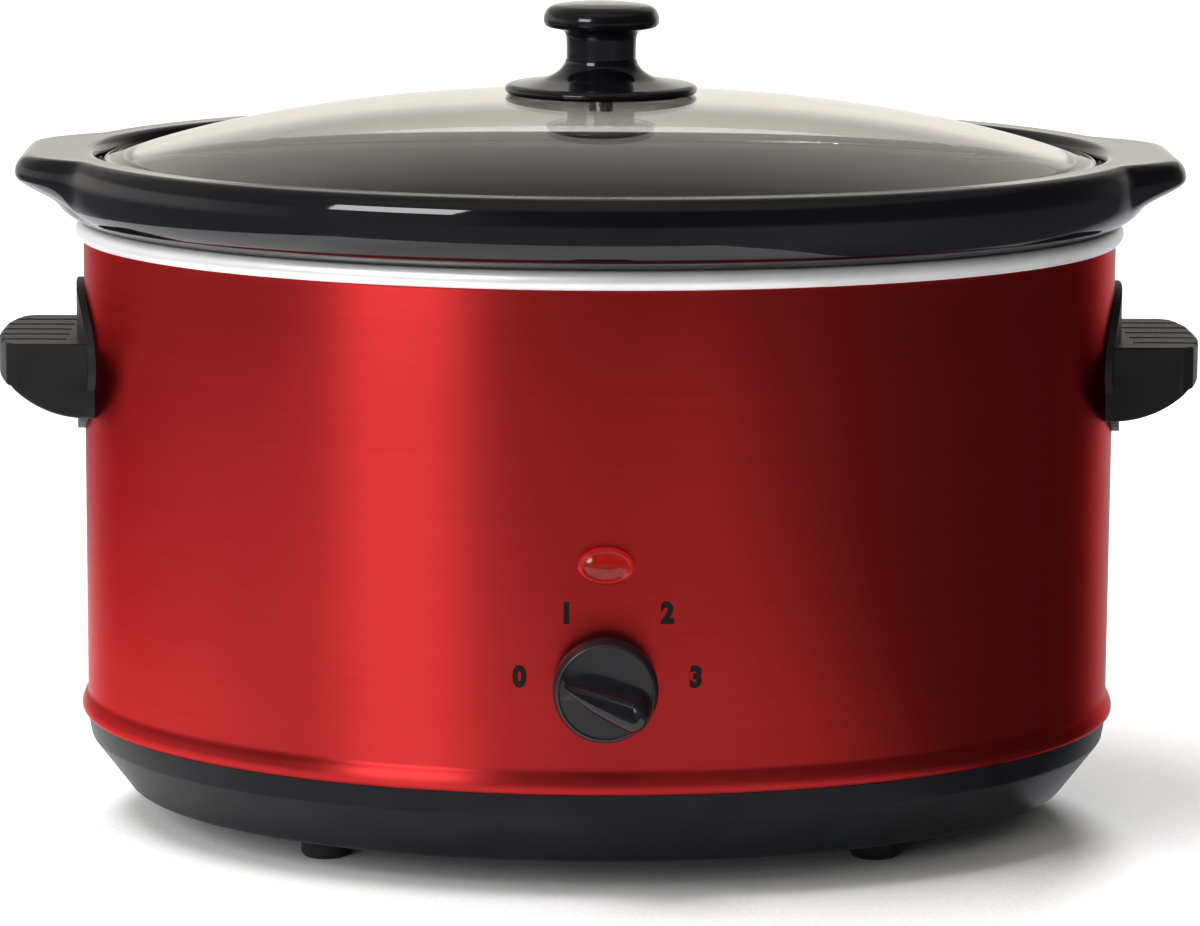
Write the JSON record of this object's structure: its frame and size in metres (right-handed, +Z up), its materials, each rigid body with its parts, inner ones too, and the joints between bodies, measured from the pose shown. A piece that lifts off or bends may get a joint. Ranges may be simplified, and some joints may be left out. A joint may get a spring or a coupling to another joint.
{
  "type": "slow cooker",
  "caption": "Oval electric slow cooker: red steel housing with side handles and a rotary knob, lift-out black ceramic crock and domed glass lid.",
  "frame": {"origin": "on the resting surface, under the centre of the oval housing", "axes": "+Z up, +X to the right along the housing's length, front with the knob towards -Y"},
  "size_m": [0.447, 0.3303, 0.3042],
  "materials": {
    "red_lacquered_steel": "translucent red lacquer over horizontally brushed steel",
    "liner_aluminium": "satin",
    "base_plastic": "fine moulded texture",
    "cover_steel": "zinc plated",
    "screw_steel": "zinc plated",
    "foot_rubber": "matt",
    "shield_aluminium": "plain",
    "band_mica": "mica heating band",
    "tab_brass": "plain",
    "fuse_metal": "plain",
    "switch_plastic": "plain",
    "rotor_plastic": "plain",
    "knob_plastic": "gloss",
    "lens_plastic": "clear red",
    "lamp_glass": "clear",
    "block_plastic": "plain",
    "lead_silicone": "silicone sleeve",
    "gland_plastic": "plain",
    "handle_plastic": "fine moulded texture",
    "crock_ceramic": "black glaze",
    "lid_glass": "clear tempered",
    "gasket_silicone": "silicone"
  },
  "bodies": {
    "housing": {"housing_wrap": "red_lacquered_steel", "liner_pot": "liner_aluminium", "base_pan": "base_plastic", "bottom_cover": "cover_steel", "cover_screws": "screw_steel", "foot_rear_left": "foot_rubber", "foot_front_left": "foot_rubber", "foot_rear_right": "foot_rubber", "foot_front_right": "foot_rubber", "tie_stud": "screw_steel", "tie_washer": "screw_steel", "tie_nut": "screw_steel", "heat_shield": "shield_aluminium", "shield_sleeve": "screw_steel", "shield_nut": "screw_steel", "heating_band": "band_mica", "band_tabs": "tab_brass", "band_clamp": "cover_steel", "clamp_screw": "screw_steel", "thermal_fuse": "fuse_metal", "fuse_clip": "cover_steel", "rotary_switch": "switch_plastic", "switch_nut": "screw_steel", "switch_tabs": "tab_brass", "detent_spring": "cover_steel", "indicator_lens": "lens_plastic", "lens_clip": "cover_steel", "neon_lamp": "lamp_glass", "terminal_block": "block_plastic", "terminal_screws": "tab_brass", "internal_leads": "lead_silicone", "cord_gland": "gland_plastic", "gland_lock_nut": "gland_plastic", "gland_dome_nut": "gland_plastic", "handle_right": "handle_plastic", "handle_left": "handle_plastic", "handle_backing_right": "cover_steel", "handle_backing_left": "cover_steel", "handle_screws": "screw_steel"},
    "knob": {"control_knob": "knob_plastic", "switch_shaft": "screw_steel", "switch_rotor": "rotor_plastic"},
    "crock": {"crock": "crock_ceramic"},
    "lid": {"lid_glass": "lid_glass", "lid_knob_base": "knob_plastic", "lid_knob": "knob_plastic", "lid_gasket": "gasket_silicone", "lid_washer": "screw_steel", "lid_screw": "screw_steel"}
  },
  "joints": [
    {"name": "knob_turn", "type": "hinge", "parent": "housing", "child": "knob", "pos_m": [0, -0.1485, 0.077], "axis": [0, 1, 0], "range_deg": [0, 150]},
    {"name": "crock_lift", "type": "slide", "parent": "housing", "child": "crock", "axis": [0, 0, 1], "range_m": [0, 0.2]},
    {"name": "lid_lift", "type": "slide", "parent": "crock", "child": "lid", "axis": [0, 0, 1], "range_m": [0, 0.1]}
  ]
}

Exercise: Show each line holding the word "materials".

Solution to the problem:
Write the JSON record of this object's structure: its frame and size in metres (right-handed, +Z up), its materials, each rigid body with its parts, inner ones too, and the joints between bodies, measured from the pose shown. A piece that lifts off or bends may get a joint. Ranges may be simplified, and some joints may be left out. A joint may get a spring or a coupling to another joint.
  "materials": {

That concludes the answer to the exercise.